Introduction
L’indépendance de la Haute-Volta, acquise le 5 août 1960, marque l’entrée de ce territoire dans le cercle des États souverains africains au lendemain de la décolonisation. Ancienne colonie française au sein de l’Afrique-Occidentale française (AOF), la Haute-Volta devient un pays autonome sous l’impulsion de ses leaders nationalistes. Ce passage de la colonisation à la souveraineté s’inscrit dans le mouvement général de libération des peuples africains, porté par la montée des partis politiques, les revendications identitaires, les réformes administratives françaises et les pressions internationales.
I- Contexte historique approfondi
1- Origines administratives
- Créée en 1919, la colonie de la Haute-Volta est formée à partir de territoires des actuels Burkina Faso, Mali et Côte d’Ivoire.
- En 1932, elle est dissoute pour des raisons budgétaires et ses terres sont redistribuées entre les colonies voisines.
- En 1947, sous la pression des populations locales et de l’élite administrative, la Haute-Volta est rétablie comme territoire distinct.
2- Cadre colonial
- Intégrée à l’Afrique-Occidentale française (AOF), elle est administrée depuis Dakar.
- Les institutions coloniales restent dominées par les autorités françaises, malgré la création d’assemblées territoriales.
- Les chefs traditionnels jouent un rôle ambivalent entre collaboration et soutien aux revendications populaires.
3- Éveil politique et revendications
- Après 1945, la conscience politique se développe grâce à l’éducation coloniale, au service militaire et au syndicalisme.
- Des partis comme le Rassemblement Démocratique Africain (RDA) et le Mouvement National Voltaïque (MNV) mobilisent les citoyens autour de la lutte pour l’autonomie.
- Des personnalités comme Maurice Yaméogo incarnent cette nouvelle classe politique africaine, formée dans le cadre colonial mais orientée vers la souveraineté.
II- L’accession à l’indépendance
1- Le référendum de 1958
- En application de la constitution de la Cinquième République française, les colonies sont invitées à choisir entre l’indépendance immédiate ou une autonomie au sein de la Communauté française.
- La Haute-Volta vote en faveur de l’autonomie, ce qui lui permet de créer un gouvernement local et d’avoir une Assemblée constituante dès 1959.
2- La proclamation du 5 août 1960
- L’indépendance est proclamée officiellement par Maurice Yaméogo, chef du MNV, devenu chef de l’État.
- Le pays adopte une nouvelle constitution et met en place ses propres institutions : présidence, assemblée nationale, gouvernement, etc.
- Le 5 août devient la fête nationale du pays.
3- Maurice Yaméogo, premier président
- Militant du MNV, il devient le premier dirigeant du pays.

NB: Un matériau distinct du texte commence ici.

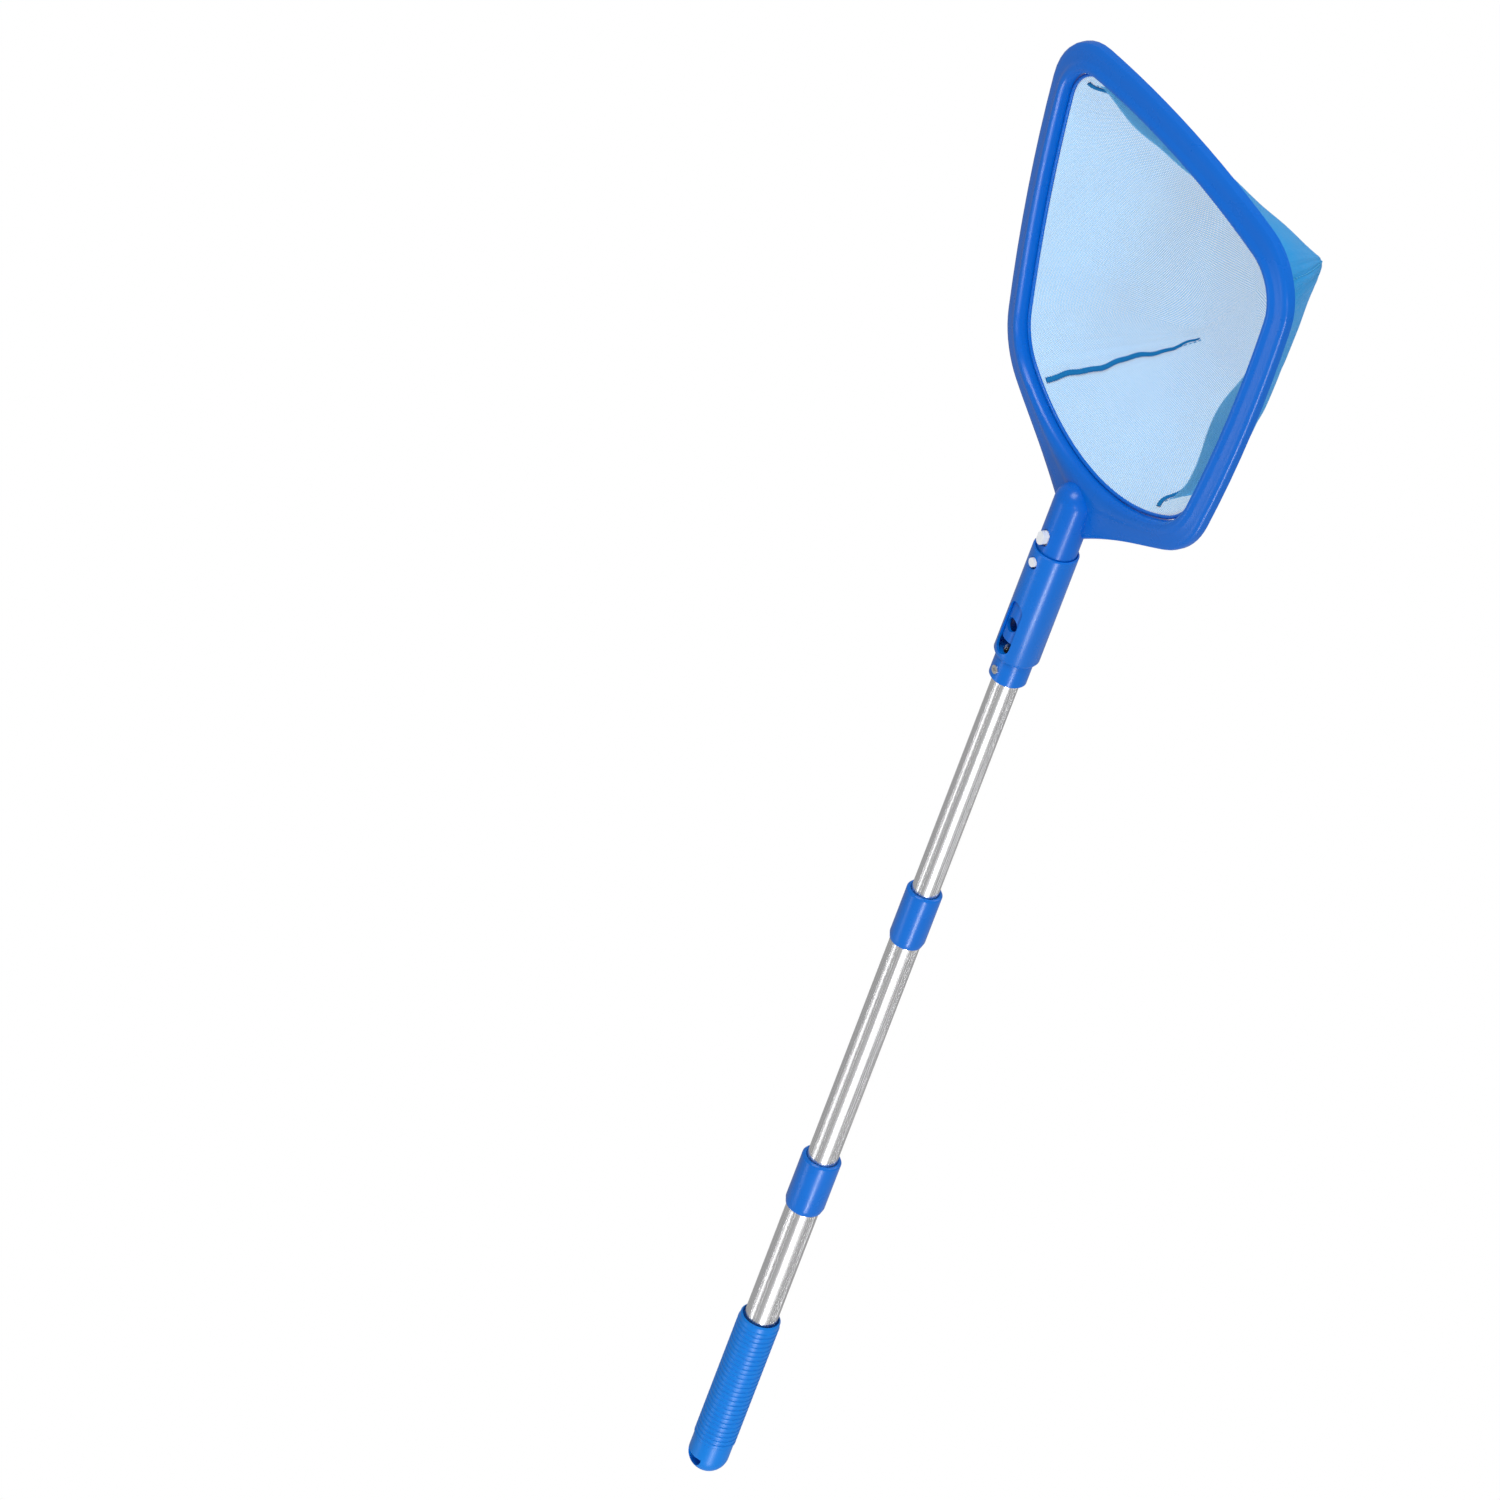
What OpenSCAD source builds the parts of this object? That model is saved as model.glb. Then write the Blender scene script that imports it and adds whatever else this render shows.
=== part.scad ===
// Leaf skimmer net: a telescoping three-section pole with a plug-on net head.
// +Z runs up the pole, the net's mouth faces -Y, and the bag hangs towards +Y.
// The origin is on the pole's axis, at the middle of the hang hole in the grip.

/* [Pole] */
// Outer diameter of the grip over its ribs
grip_d = 26.2; // [25.6:0.1:27]
// Height of the grip's top rim above the hang hole
grip_top = 113; // [105:1:118]
// Outer diameter of the lower tube
lower_d = 20.5; // [20.4:0.1:20.6]
// Outer diameter of the middle tube
middle_d = 18.8; // [18.7:0.05:18.8]
// Outer diameter of the upper tube
upper_d = 16.7; // [16.4:0.1:16.9]
// Wall of every tube
tube_wall = 0.8; // [0.7:0.05:0.8]
// Top of the lower collar
lower_joint = 239; // [236:1:242]
// Top of the upper collar
upper_joint = 445; // [442:1:448]
// Length of each collar
collar_len = 38; // [34:1:40]

/* [Socket] */
// Height of the socket's lower edge
socket_base = 605; // [600:1:605]
// Outer diameter of the socket's barrel
socket_d = 28; // [27.6:0.1:29]
// Outer diameter of the socket's stepped lower collar
socket_step_d = 23; // [22:0.1:24]
// Width of the slot through both of the barrel's walls
slot_w = 12; // [10:0.5:13]

/* [Net head] */
// Outer diameter of the stub that plugs into the socket
stub_d = 24.6; // [24.4:0.1:24.6]
// Height of the middle of the frame's far edge
frame_top = 998; // [994:1:1001]
// Centre of the frame's far corner, across
far_x = 81; // [78:1:84]
// Centre of the frame's shoulder, across
shoulder_x = 50; // [48:0.5:52]
// How far the bag's bottom hangs behind the frame
bag_depth = 78; // [65:1:90]

// How far the head leans forward over its mouth, in degrees
head_lean = 5.3; // [3:0.1:7]

/* [Hidden] */

blue = [0.02, 0.29, 0.76];
$fn = 64;

// Grip
grip_r = grip_d / 2;
rib_depth = 0.5;
rib_pitch = 3.6;
rib_count = 26;
rib_start = 16;
grip_end = -9;
hang_r = 7;
hang_z = 3.2;
hang_flat = 3.75;
tube_foot = 12;

// Cam locks: the plug sits in the foot of the inner tube, the ring hangs on the plug's stem
overlap_len = 49;
plug_in = 15;
ring_len = 10;
ring_gap = 0.3;
foot_len = 4;
pin_r = 1.5;
lobe = 0.5;

// Socket and stub
step_len = 16;
barrel_wall = 1.6;
socket_top = socket_base + 94;
barrel_floor = socket_base + step_len;
stub_end = socket_base + 29;
stub_wall = 2;
dome_z = stub_end + 99;
bore_top = stub_end + 98;
catch_pin_z = socket_top - 8;
button_z = socket_top + 10;
lock_pin_r = 2.9;
hole_play = 0.35;
catch_drop = 1.3;
stub_hole_z = stub_end + 11;
stub_hole_r = 4.5;
slot_low = barrel_floor + 4;
slot_high = slot_low + 36;
screw_z = socket_base + 7;
screw_r = 1.4;
screw_head_r = 2.7;

// Catches: two sprung legs on one bow
bow_z = stub_end + 88;
bow_r = 4;
leg_w = 6;
leg_out = 9.6;
leg_in = 8;
leg_low = catch_pin_z - 7;

// Frame
far_z = frame_top - 46;
far_r = 41;
shoulder_z = frame_top - 192;
shoulder_r = 55;
frame_low = frame_top - 262;
mouth_top = frame_top - 17;
mouth_low = frame_top - 245;
mouth_far = [far_x - 1, far_z - 4];
mouth_far_r = 27;
mouth_shoulder = [shoulder_x - 2, shoulder_z + 5];
mouth_shoulder_r = 43;
side_r = 900;
neck_drop = 32;
neck_half = 78;
neck_curve = 2.2;
lean_z = stub_end + 111;
lean_y = 1.5;

function arc(c, r, a, b, n) = [for (i = [0:n - 1]) let(t = a + (b - a) * i / n) c + r * [cos(t), sin(t)]];

// Radius of an arc centred on the axis that passes a height and meets a corner circle
function crown_radius(x, drop, r) = (x * x + drop * drop - r * r) / (2 * (drop - r));

// Centre of the side's arc, which touches both corner circles from outside
function side_centre(p, rp, q, rq) =
    let(
        d = norm(q - p),
        e = (q - p) / d,
        a = (side_r - rp) * (side_r - rp),
        b = (side_r - rq) * (side_r - rq),
        t = (a - b + d * d) / (2 * d)
    )
    p + t * e + sqrt(a - t * t) * [e[1], -e[0]];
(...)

- Il instaure rapidement un régime présidentiel autoritaire, supprimant le multipartisme.
- Il conserve des liens privilégiés avec la France, notamment à travers des accords de coopération.

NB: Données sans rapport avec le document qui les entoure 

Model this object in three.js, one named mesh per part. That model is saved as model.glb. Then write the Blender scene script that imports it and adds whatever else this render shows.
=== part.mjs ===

III- Les enjeux de l’indépendance
1- Construire un État souverain
- Mise en place des institutions étatiques : Assemblée, gouvernement, justice, armée.
- Création de symboles nationaux (drapeau, hymne, sceau).
- Réorganisation de l’administration selon des modèles plus adaptés à la réalité locale.
2- Défis économiques, sociaux et structurels
- Économie essentiellement agricole, avec le coton comme principal produit d’exportation.
- Forte dépendance à l’aide extérieure et à la coopération française.
- Manque d’infrastructures de base : routes, écoles, hôpitaux, accès à l’eau et à l’électricité.
- Faible taux d’alphabétisation et formation insuffisante des cadres locaux.
3- Relations régionales et internationales
- Maintien d’un lien étroit avec la France : accords militaires, monétaires, éducatifs.
- Coopération diplomatique avec les pays voisins comme la Côte d’Ivoire, dont le rôle est majeur dans la construction régionale.
- Participation à des organisations comme l’OUA (Organisation de l’Unité Africaine) et plus tard la CEDEAO.
- Choix politique de non-alignement modéré dans le contexte de la guerre froide.
Conclusion critique
L’indépendance de la Haute-Volta fut une conquête politique porteuse d’espérances. Elle a permis aux Voltaïques d’entrer dans une ère de souveraineté, mais avec une autonomie fragile, tant sur le plan institutionnel que sur le plan économique. Le régime de Maurice Yaméogo, bien que porteur de la légitimité historique, s’est rapidement heurté à des contestations internes, ouvrant le cycle des instabilités politiques qui marqueront les années suivantes. La Haute-Volta, en quête d’identité, amorce ainsi une phase de transition qui se poursuivra bien au-delà des années 1960, jusqu’à la révolution sankariste de 1983 et le changement de nom en 1984.